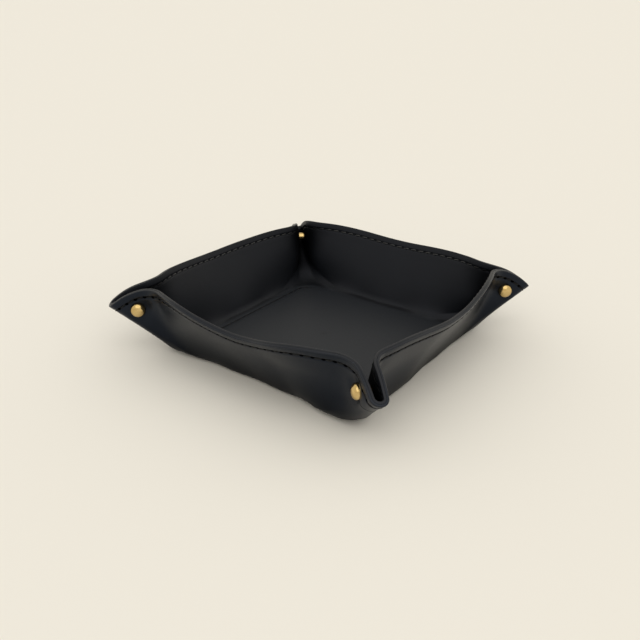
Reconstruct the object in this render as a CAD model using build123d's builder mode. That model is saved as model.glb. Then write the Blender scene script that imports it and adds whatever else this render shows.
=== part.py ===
# A square valet tray of two plies of leather, folded up from one flat blank. Each corner is
# pinched along its diagonal into an ear that points outwards, and a two-part brass rivet goes
# through both leaves of the ear. A stiffener board lies between the plies in the floor.
# Origin at the middle of the underside, +Z up, walls square to X and Y. Millimetres.

import os
from math import atan, atan2, cos, degrees, exp, radians, sin, sqrt, tan

from build123d import *

# Leather
ply = 1.2                     # thickness of one ply
glue_line = 0.05              # between the plies
floor_side = 110.0            # between the bend lines of two opposite walls
floor_corner = 20.0           # corner radius of the flat floor
corner_lead = 2.0             # how far the floor's corner is drawn out towards an ear
wall_bend = 5.0               # outer radius of the bend from floor to wall
ear_bend = 26.0               # outer radius of the bend from floor to an ear's fold
wall_lean = 72.6              # a wall's ends from the floor plane, degrees
fold_lean = 38.3              # an ear's fold from the floor plane, degrees
bow_height = 28.0             # height at which the bow of a wall is measured
wall_bow = 6.2                # how far the middle of a wall stands out of its ends there
bow_power = 1.35              # how the bow grows with height
turn_floor = 7.0              # outer radius where a wall turns into a leaf, near the floor
turn_rim = 13.0               # and at bow_height
splay_floor = 30.0            # a leaf from the diagonal plane near the floor, degrees
splay_rim = 2.5               # and at the rim
fold_half_width = 4.1         # half the outer width of an ear at its fold
ear_rise = 5.6                # height over which the floor's corner draws in to an ear
settle_height = 1.5           # height over which the plies' faces run parallel to the bend

# Rim
rim_peak = 37.5               # height of the rim where a wall turns into an ear
rim_middle = 34.2             # and at the middle of a wall
rim_run = 52.0                # from the middle of a wall to the end of its straight cut
ear_peak = 76.0               # where an ear's rim starts to fall, along the diagonal
ear_tip = 27.3                # height of the rim at the tip of an ear
ear_curve_shares = ((0.62, 0.0), (0.86, 0.42))  # control points of the falling rim

# Stiffener board
board_inset = 7.0             # from the bend lines of the walls to the board's edges
board_thick = 0.8
board_corner = 7.0
board_clearance = 0.1
pad_slope = 1.6               # width of the slope round the padded square of the lining

# Rivets
rivet_inset = 16.5            # from an ear's tip back along the diagonal
rivet_rise = 11.3             # of a rivet's middle above the fold under it
head_radius = 3.8
head_rim = 0.8                # height of a head's straight edge
head_dome = 2.7               # crown of a head above its edge
barrel_radius = 2.4
bore_radius = 1.5
bore_depth = 5.2
pin_radius = 1.48
pin_length = 5.0
seat_sink = 0.5               # how far a head is pressed into the leather
hole_clearance = 0.05
head_clearance = 0.1

overrun = 4.0                 # how far a cut runs past the leather
bend_steps = 4
wall_height_shares = (0.08, 0.2, 0.36, 0.56, 0.78, 1.0)

thickness = 2 * ply + glue_line
board_side = floor_side - 2 * board_inset
lean = radians(wall_lean)
fold = radians(fold_lean)
corners = {"front_right": -45, "back_right": 45, "back_left": 135, "front_left": 225}


def reach(z, t, radius, angle):
    """How far a bend, and the straight above it, have come out at height z and depth t."""
    bend_top = radius - (radius - t) * cos(angle)
    if z <= bend_top:
        return sqrt(max((radius - t) ** 2 - (radius - z) ** 2, 0))
    return (radius - t) * sin(angle) + (z - bend_top) / tan(angle)


def outer_height(z, t):
    """Height on the outer surface of the leather whose depth t is about at height z."""
    return z - t * (cos(lean) + (1 - cos(lean)) * exp((t - z) / settle_height))


def section(z, t):
    """Sizes of the closed outline at height z, on the surface t inside the outer one."""
    height = outer_height(z, t)
    ear_share = 1 - exp(-height / ear_rise)
    wall = floor_side / 2 + reach(z, t, wall_bend, lean)
    bow = wall_bow * ((height + ply / 10) / bow_height) ** bow_power
    splay = radians(splay_floor + (splay_rim - splay_floor) * ear_share)
    turn = turn_floor + (turn_rim - turn_floor) * height / bow_height + t
    corner = floor_side / 2 - floor_corner
    tip = corner * sqrt(2) + floor_corner + corner_lead + reach(z, t, ear_bend, fold)
    across = floor_corner * (1 - ear_share) + (fold_half_width - t) * ear_share
    along = floor_corner * (1 - ear_share) + (fold_half_width - t) * ear_share / sin(fold)
    return wall, bow, turn, splay, tip, across, along


out = Vector(1, 1).normalized()
side = Vector(-1, 1).normalized()


def corner_points(z, t):
    """Points of the outline from a wall's middle to an ear's fold, as (along, out)."""
    wall, bow, turn, splay, tip, across, along = section(z, t)
    bow_radius = ((floor_side / 2) ** 2 + bow**2) / (2 * bow)
    bow_centre = Vector(0, wall + bow - bow_radius)
    oval = out * (tip - along)
    param = atan2(along * sin(splay), across * cos(splay))
    leaf_end = oval + out * along * sin(param) + side * across * cos(param)
    heading = out * cos(splay) - side * sin(splay)
    normal = out * sin(splay) + side * cos(splay)
    base = leaf_end + normal * turn - bow_centre
    ahead = base.dot(heading)
    back = ahead - sqrt(ahead**2 - base.dot(base) + (bow_radius + turn) ** 2)
    turn_centre = bow_centre + base - heading * back
    wall_end = bow_centre + (turn_centre - bow_centre).normalized() * bow_radius
    leaf_start = turn_centre - normal * turn
    halfway = (wall_end + leaf_start) * (1 / 2) - turn_centre
    turn_middle = turn_centre + halfway.normalized() * turn
    return Vector(0, wall + bow), wall_end, turn_middle, leaf_start, leaf_end, oval, param


def outline(z, t):
    """The closed outline of the tray at height z, on the surface t inside the outer one."""
    middle, wall_end, turn_middle, leaf_start, leaf_end, oval, param = corner_points(z, t)
    across, along = section(z, t)[5:]
    arc = 90 - degrees(param)
    with BuildSketch(Plane.XY.offset(z)) as level:
        with BuildLine():
            for spin in (0, 90, 180, 270):
                start = Vector(-wall_end.X, -wall_end.Y).rotate(Axis.Z, spin)
                crown, end, turn, leaf, tip, centre = (
                    Vector(point.X, -point.Y).rotate(Axis.Z, spin)
                    for point in (middle, wall_end, turn_middle, leaf_start, leaf_end, oval)
                )
                far_end, far_turn, far_leaf, far_tip = (
                    Vector(point.Y, -point.X).rotate(Axis.Z, spin)
                    for point in (wall_end, turn_middle, leaf_start, leaf_end)
                )
                ThreePointArc(start, crown, end)
                ThreePointArc(end, turn, leaf)
                Line(leaf, tip)
                EllipticalCenterArc(
                    centre, along, across, -arc, arc_size=2 * arc, rotation=spin - 45
                )
                Line(far_tip, far_leaf)
                ThreePointArc(far_leaf, far_turn, far_end)
        make_face()
    return level.sketch


def form(t):
    """Outlines of the surface t inside the outer one, up the bend and then up the walls."""
    bend = [
        wall_bend - (wall_bend - t) * cos(lean * step / bend_steps)
        for step in range(bend_steps + 1)
    ]
    walls = [bend[-1] + (rim_peak - bend[-1]) * share for share in wall_height_shares]
    return [outline(z, t) for z in bend + walls]


def leaf_half_width(q, z):
    """Half the outer width of an ear at the distance q from the middle, at height z."""
    splay = section(z, 0)[3]
    leaf_end = corner_points(z, 0)[4]
    return leaf_end.dot(side) + (leaf_end.dot(out) - q) * tan(splay)


outer_form = form(0)
glued_form = form(ply)
lining_form = form(ply + glue_line)
inner_form = form(thickness)

# The edge of the blank: a straight cut along each wall, square to the leather at the middle
# of the wall, and a falling curve along each ear, rounded at the blank's corner.
bow_slope = wall_bow * bow_power * (rim_middle / bow_height) ** (bow_power - 1) / bow_height
middle_lean = atan(1 / (1 / tan(lean) + bow_slope))
middle_wall, middle_bow = section(rim_middle, 0)[:2]
middle_out = middle_wall + middle_bow
tip_out = section(ear_tip, 0)[4]
ear_run = tip_out - ear_peak
ear_fall = rim_peak - ear_tip
cut_height = ear_fall + overrun
with BuildPart() as rim_cut:
    for spin in (0, 90, 180, 270):
        wall_plane = Plane(
            origin=Vector(0, -middle_out, rim_middle).rotate(Axis.Z, spin),
            x_dir=Vector(1, 0, 0).rotate(Axis.Z, spin),
            z_dir=Vector(0, -sin(middle_lean), -cos(middle_lean)).rotate(Axis.Z, spin),
        )
        with BuildSketch(wall_plane):
            with Locations((0, cut_height / 2)):
                Rectangle(2 * rim_run, cut_height)
        extrude(amount=thickness + overrun, both=True)
    for angle in corners.values():
        ear_plane = Plane(
            origin=(0, 0, 0),
            x_dir=Vector(1, 0, 0).rotate(Axis.Z, angle),
            z_dir=Vector(0, -1, 0).rotate(Axis.Z, angle),
        )
        with BuildSketch(ear_plane):
            with BuildLine():
                fall = Bezier(
                    (ear_peak, rim_peak),
                    *[
                        (ear_peak + ear_run * across, rim_peak - ear_fall * down)
                        for across, down in ear_curve_shares
                    ],
                    (tip_out, ear_tip),
                )
                beyond = tip_out + ear_fall / tan(fold) + overrun
                above = rim_peak + overrun
                Polyline(
                    fall @ 1, (beyond, ear_tip), (beyond, above), (ear_peak, above), fall @ 0
                )
            make_face()
        extrude(amount=fold_half_width + turn_rim + overrun, both=True)

# Seats of the rivets, from the plane under each head outwards, and the holes through the ears.
rivet_reach = tip_out - rivet_inset
rivet_height = ear_tip - rivet_inset * tan(fold) + rivet_rise
seat = leaf_half_width(rivet_reach, rivet_height) - seat_sink
rivet_axes = {}
for name, angle in corners.items():
    rivet_axes[name] = Plane(
        origin=Vector(rivet_reach, 0, rivet_height).rotate(Axis.Z, angle),
        x_dir=Vector(1, 0, 0).rotate(Axis.Z, angle),
        z_dir=Vector(0, 1, 0).rotate(Axis.Z, angle),
    )
with BuildPart() as rivet_cut:
    for axis in rivet_axes.values():
        with BuildSketch(axis):
            Circle(barrel_radius + hole_clearance)
        extrude(amount=seat + overrun, both=True)
        for start, depth in ((seat, overrun), (-seat, -overrun)):
            with BuildSketch(axis.offset(start)):
                Circle(head_radius + head_clearance)
            extrude(amount=depth)

with BuildPart() as outer_leather:
    loft(outer_form)
    split(bisect_by=Plane.XY, keep=Keep.TOP)
    loft(glued_form, mode=Mode.SUBTRACT)
    add(rim_cut.part, mode=Mode.SUBTRACT)
    add(rivet_cut.part, mode=Mode.SUBTRACT)

# The lining rises over the board, which leaves a padded square on the floor.
with BuildPart() as lining_leather:
    loft(lining_form)
    loft(inner_form, mode=Mode.SUBTRACT)
    with BuildSketch(Plane.XY.offset(thickness)):
        RectangleRounded(
            board_side + 2 * pad_slope, board_side + 2 * pad_slope, board_corner + pad_slope
        )
    extrude(amount=board_thick, taper=degrees(atan(pad_slope / board_thick)))
    with BuildSketch(Plane.XY.offset(ply)):
        RectangleRounded(
            board_side + 2 * board_clearance,
            board_side + 2 * board_clearance,
            board_corner + board_clearance,
        )
    extrude(amount=board_thick + glue_line, mode=Mode.SUBTRACT)
    add(rim_cut.part, mode=Mode.SUBTRACT)
    add(rivet_cut.part, mode=Mode.SUBTRACT)

with BuildPart() as floor_stiffener:
    with BuildSketch(Plane.XY.offset(ply)):
        RectangleRounded(board_side, board_side, board_corner)
    extrude(amount=board_thick)

pieces = {
    "outer_leather": outer_leather,
    "lining_leather": lining_leather,
    "floor_stiffener": floor_stiffener,
}

# Each rivet is a head with a hollow barrel, and a second head with a pin that fits its bore.
# Their profiles are drawn beside the axis, from one seat to the other, and revolved.
for name, axis in rivet_axes.items():
    line = Axis(axis.origin, axis.z_dir)
    with BuildPart() as rivet_post:
        with BuildSketch(Plane(origin=axis.origin, x_dir=axis.x_dir, z_dir=-axis.y_dir)):
            with BuildLine():
                dome = EllipticalCenterArc(
                    (0, -seat - head_rim), head_radius, head_dome, -90, arc_size=90
                )
                Polyline(
                    dome @ 1,
                    (head_radius, -seat),
                    (barrel_radius, -seat),
                    (barrel_radius, seat),
                    (bore_radius, seat),
                    (bore_radius, seat - bore_depth),
                    (0, seat - bore_depth),
                    dome @ 0,
                )
            make_face()
        revolve(axis=line)
    with BuildPart() as rivet_cap:
        with BuildSketch(Plane(origin=axis.origin, x_dir=axis.x_dir, z_dir=axis.y_dir)):
            with BuildLine():
                dome = EllipticalCenterArc(
                    (0, -seat - head_rim), head_radius, head_dome, -90, arc_size=90
                )
                Polyline(
                    dome @ 1,
                    (head_radius, -seat),
                    (pin_radius, -seat),
                    (pin_radius, pin_length - seat),
                    (0, pin_length - seat),
                    dome @ 0,
                )
            make_face()
        revolve(axis=line)
    pieces[f"rivet_post_{name}"] = rivet_post
    pieces[f"rivet_cap_{name}"] = rivet_cap

os.makedirs("parts", exist_ok=True)
for name, piece in pieces.items():
    piece.part.label = name
    export_step(piece.part, f"parts/{name}.step")
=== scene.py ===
# A square valet tray of black leather: two plies folded up from one blank, sewn round the rim
# and round a stiffener in the floor, with the corners pinched into ears by brass rivets.

from math import atan2, cos, exp, pi, radians, sin, sqrt, tan

import bpy
import numpy as np
from mathutils import Matrix, Vector


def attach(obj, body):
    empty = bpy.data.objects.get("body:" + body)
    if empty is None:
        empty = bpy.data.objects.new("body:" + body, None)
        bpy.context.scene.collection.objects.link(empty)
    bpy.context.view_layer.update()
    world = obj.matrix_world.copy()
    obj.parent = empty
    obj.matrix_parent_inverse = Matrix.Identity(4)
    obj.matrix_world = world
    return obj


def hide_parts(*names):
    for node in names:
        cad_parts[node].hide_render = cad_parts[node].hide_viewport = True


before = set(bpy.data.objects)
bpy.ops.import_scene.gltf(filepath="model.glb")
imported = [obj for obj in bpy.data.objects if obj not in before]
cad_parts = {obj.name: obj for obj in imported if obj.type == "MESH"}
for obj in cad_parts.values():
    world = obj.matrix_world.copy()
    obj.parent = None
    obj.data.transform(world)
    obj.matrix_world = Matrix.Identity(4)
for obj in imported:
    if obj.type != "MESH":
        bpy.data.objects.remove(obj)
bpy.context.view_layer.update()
scene = bpy.context.scene
scene.view_settings.view_transform = "Standard"
mm = 0.001


# Table top and studio. The tray stands on a plain cream surface that runs out of the picture on
# every side, under an even pale dome and a weak, wide sun from high behind the camera. The
# camera looks at the front ear from a little above the rim, with a normal lens.

cream, dome_light = (0.863, 0.812, 0.705, 1.0), (0.85, 0.85, 0.85, 1)
table_side, table_drop = 60.0, 0.03 * mm
sun_energy, sun_spread, sun_from = 0.6, radians(60), Vector((0.45, -0.5, 1.0))
camera_azimuth, camera_elevation, camera_roll = radians(35.08), radians(25.49), radians(1.04)
camera_distance = 409.8 * mm
aim_right, aim_up = -3.42 * mm, 10.44 * mm
sensor_width, lens_over_sensor = 36, 744.6 / 640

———

• [Short exercise] Quote the data above verbatim from its first line to the line that includes "from build123d import *", with both boundary lines retained.

• [Full output]
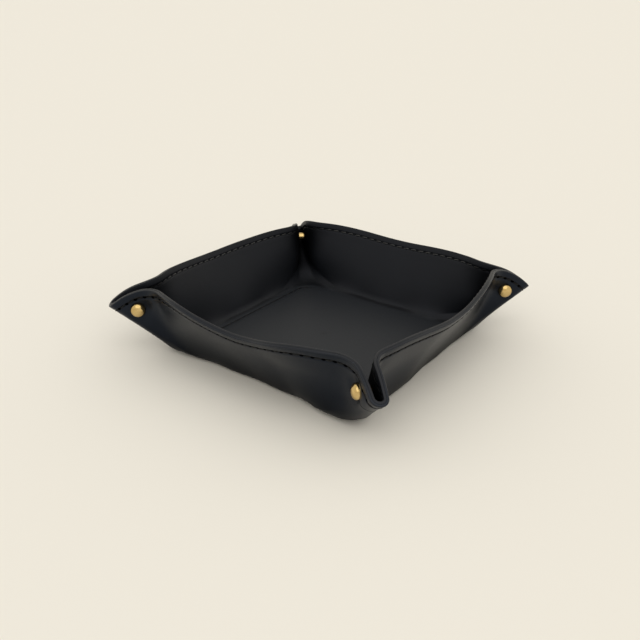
Reconstruct the object in this render as a CAD model using build123d's builder mode. That model is saved as model.glb. Then write the Blender scene script that imports it and adds whatever else this render shows.
=== part.py ===
# A square valet tray of two plies of leather, folded up from one flat blank. Each corner is
# pinched along its diagonal into an ear that points outwards, and a two-part brass rivet goes
# through both leaves of the ear. A stiffener board lies between the plies in the floor.
# Origin at the middle of the underside, +Z up, walls square to X and Y. Millimetres.

import os
from math import atan, atan2, cos, degrees, exp, radians, sin, sqrt, tan

from build123d import *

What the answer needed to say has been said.